When a plaintiff brings an action under § 1983 for procedural due process violations, he must show that the state deprived him of a constitutionally protected interest in "life, liberty, or property" without due process of law. Zinermon v. Burch, 494 U.S. 113, 125 (1990). The Supreme Court has held that while a state may create a liberty interest, such state-created liberty interests are limited to "freedom from restraint which, while not exceeding the sentence in such an unexpected manner as to give rise to protection by the Due Process Clause of its own force. . . nonetheless imposes atypical and significant hardship on the inmate in relation to the ordinary incidents of prison life." Sandin v. Conner, 515 U.S. 472, 483 (1995).

In the instant case, Plaintiff alleges that he was placed in disciplinary segregation for 90 days in violation of his right to procedural due process. However, he has no protected liberty interest in remaining in general population. See, e.g., Thomas v. Ramos, 130 F.3d 754, 760-62 (7th Cir. 1997) (70 days in segregation not atypical and significant hardship); Wagner v. Hanks, 128 F.3d 1173, 1175-76 (7th Cir. 1997) (rejecting claim that prisoner was improperly held one year in disciplinary confinement); Whitford v. Boglino, 63 F.3d 527, 533 (7th Cir. 1995) (six months in segregation not atypical and significant hardship).

In Exhibit D, Plaintiff presents a lengthy argument in support of his contention that conditions in segregation at Menard impose an atypical and significant hardship compared to life in general population. He states that in segregation, he is subjected to the following conditions:

(1) cell size difference, (2) religious access/freedom, (3) visiting procedures and telephone, (4) opportunity for exercise and out-of-cell activity, (5) commissary restrictions, (6) access to both general and legal libraries, (7) access to radio and television, (8) access to his legal property, (9) meal procedures, (10) staff behavior, and (11) showers and other hygiene needs.

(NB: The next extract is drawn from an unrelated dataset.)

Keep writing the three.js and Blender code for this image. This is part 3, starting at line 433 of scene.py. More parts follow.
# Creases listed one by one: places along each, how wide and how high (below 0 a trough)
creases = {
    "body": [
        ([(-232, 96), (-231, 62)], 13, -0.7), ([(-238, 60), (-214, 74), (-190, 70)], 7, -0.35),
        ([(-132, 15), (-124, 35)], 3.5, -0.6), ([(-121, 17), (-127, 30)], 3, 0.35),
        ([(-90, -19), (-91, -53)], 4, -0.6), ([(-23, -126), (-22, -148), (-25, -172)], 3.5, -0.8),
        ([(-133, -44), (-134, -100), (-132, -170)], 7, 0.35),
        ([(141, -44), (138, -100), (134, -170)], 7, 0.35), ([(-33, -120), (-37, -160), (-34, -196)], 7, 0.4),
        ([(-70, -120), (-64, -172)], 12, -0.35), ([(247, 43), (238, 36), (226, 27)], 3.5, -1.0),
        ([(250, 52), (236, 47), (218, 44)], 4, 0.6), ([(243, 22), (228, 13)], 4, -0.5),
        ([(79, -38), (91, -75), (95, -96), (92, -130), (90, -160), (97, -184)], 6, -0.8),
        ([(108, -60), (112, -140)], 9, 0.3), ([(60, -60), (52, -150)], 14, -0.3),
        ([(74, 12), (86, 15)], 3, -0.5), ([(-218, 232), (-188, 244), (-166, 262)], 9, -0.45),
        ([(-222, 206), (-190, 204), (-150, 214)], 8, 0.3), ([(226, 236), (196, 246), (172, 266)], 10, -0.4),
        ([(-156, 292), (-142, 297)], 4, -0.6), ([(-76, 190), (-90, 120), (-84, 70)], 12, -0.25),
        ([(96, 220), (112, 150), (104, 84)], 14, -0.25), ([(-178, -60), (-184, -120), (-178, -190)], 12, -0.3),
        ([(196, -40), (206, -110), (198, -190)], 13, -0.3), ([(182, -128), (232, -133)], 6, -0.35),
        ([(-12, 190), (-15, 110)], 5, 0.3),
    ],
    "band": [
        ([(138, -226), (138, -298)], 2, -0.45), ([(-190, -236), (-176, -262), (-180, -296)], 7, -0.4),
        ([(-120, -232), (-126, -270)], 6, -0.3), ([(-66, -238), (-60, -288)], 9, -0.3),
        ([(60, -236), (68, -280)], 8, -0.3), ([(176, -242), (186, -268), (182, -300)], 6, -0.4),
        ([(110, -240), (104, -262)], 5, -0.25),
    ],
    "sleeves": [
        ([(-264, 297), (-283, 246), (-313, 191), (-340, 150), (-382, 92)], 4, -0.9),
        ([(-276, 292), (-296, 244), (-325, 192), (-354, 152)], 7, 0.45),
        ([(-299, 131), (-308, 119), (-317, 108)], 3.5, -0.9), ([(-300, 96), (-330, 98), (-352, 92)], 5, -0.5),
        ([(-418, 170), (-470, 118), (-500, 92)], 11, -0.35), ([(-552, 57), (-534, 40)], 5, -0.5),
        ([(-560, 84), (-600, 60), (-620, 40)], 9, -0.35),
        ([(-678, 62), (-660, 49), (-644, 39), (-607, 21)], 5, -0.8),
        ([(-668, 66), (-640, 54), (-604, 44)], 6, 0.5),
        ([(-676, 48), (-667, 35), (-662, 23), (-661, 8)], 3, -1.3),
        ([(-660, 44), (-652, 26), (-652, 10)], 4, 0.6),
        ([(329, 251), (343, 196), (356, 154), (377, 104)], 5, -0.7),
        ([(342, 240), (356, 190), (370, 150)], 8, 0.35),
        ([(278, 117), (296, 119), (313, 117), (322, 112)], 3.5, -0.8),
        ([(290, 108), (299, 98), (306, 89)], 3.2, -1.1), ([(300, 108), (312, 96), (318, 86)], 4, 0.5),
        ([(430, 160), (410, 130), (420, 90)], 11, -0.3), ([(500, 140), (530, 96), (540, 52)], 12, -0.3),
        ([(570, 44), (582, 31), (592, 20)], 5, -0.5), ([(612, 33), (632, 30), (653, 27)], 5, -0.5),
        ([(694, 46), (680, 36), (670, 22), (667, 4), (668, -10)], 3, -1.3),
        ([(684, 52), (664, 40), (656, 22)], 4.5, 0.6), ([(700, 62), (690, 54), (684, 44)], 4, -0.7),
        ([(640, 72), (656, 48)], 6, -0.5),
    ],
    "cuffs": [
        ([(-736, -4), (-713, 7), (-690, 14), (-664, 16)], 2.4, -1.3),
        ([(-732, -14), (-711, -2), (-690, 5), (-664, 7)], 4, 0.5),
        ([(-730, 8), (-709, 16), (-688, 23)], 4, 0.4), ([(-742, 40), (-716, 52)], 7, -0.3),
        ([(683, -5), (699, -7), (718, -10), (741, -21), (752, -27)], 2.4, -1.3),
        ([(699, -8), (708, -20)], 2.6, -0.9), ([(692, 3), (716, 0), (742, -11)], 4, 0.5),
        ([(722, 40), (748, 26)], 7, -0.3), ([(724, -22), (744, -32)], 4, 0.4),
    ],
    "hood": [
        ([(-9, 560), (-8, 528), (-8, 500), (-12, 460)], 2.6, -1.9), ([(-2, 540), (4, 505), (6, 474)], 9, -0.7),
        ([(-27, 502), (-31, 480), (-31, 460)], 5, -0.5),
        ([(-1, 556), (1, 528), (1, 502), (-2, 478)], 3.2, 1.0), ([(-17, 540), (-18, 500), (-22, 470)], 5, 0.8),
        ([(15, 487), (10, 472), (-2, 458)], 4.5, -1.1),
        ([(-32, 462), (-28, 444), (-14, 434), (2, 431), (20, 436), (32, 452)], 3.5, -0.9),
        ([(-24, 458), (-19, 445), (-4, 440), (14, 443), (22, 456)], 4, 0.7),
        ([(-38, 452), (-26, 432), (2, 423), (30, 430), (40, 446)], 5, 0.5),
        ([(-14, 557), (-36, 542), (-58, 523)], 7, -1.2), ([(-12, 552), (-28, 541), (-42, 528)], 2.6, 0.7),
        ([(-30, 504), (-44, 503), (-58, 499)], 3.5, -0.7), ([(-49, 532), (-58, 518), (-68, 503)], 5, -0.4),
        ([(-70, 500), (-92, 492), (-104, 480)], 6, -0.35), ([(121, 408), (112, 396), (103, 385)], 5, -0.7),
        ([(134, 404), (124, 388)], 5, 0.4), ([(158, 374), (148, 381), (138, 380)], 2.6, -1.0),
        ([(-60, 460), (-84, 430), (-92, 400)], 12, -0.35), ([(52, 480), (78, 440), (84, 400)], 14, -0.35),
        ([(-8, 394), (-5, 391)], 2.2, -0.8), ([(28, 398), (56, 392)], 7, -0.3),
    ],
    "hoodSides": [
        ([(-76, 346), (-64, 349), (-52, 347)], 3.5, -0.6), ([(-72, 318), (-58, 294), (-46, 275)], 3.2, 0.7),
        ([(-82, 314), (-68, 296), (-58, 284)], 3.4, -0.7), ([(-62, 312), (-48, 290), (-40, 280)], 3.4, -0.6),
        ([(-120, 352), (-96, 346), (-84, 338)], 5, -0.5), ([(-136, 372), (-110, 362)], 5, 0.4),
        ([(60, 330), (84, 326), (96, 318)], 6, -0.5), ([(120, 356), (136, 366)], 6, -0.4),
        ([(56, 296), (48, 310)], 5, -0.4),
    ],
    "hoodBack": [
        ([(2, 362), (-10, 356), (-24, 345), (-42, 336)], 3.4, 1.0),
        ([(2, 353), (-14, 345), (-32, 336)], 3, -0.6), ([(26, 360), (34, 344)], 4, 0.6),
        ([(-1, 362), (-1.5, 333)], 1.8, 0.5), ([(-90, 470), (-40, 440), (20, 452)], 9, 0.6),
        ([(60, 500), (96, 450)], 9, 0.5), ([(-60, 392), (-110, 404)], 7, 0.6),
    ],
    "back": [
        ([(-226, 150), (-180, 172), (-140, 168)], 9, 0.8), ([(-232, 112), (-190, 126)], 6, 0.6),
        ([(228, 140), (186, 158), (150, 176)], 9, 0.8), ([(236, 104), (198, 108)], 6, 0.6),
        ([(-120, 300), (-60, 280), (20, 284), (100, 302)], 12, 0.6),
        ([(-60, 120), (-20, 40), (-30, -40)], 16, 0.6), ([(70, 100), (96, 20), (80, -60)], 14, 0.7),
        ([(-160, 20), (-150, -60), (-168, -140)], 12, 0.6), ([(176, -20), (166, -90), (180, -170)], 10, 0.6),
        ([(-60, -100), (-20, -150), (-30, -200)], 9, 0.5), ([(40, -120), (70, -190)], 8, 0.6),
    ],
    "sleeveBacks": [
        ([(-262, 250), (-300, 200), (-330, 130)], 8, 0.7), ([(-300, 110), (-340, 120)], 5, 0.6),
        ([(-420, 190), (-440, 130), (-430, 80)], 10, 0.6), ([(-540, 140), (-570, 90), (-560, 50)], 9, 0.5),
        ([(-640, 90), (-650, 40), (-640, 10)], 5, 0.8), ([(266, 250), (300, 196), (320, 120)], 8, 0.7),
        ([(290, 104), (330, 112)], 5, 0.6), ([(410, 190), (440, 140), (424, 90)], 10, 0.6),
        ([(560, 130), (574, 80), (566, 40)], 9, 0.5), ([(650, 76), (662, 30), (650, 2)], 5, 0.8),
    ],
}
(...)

The Seventh Circuit has previously addressed virtually identical arguments on several occasions, and the Circuit has consistently found that such conditions do not impose an atypical and significant hardship upon an inmate within the I.D.O.C. See, e.g., Lekas v. Briley, 405 F.3d 602, 610-13 (7th Cir. 2005); Thomas v. Ramos, 130 F.3d 754, 760-62 (7th Cir. 1997); Wagner v. Hanks, 128 F.3d 1173, 1175-76 (7th Cir. 1997); Williams v. Ramos, 71 F.3d 1246, 1249 (7th Cir. 1995); Whitford v. Boglino, 63 F.3d 527, 533 (7th Cir. 1995). The reasoning behind these decisions is simple:

[U]nder Sandin the key comparison is between disciplinary segregation and nondisciplinary segregation rather than between disciplinary segregation and the general prison population.

Lekas, 405 F.3d at 609 (quoting Wagner, 128 F.3d at 1175, emphasis added). It is clear from these opinions that the conditions complained of in the instant case do not rise to the level of an atypical and significant hardship, and therefore Plaintiff has not stated a viable claim regarding deprivation of a protected liberty interest.

In summary, Plaintiff's amended complaint does not survive review under § 1915A. Accordingly, this action is DISMISSED with prejudice. Plaintiff is advised that the dismissal of this action will count as one of his three allotted "strikes" under the provisions of 28 U.S.C. § 1915(g).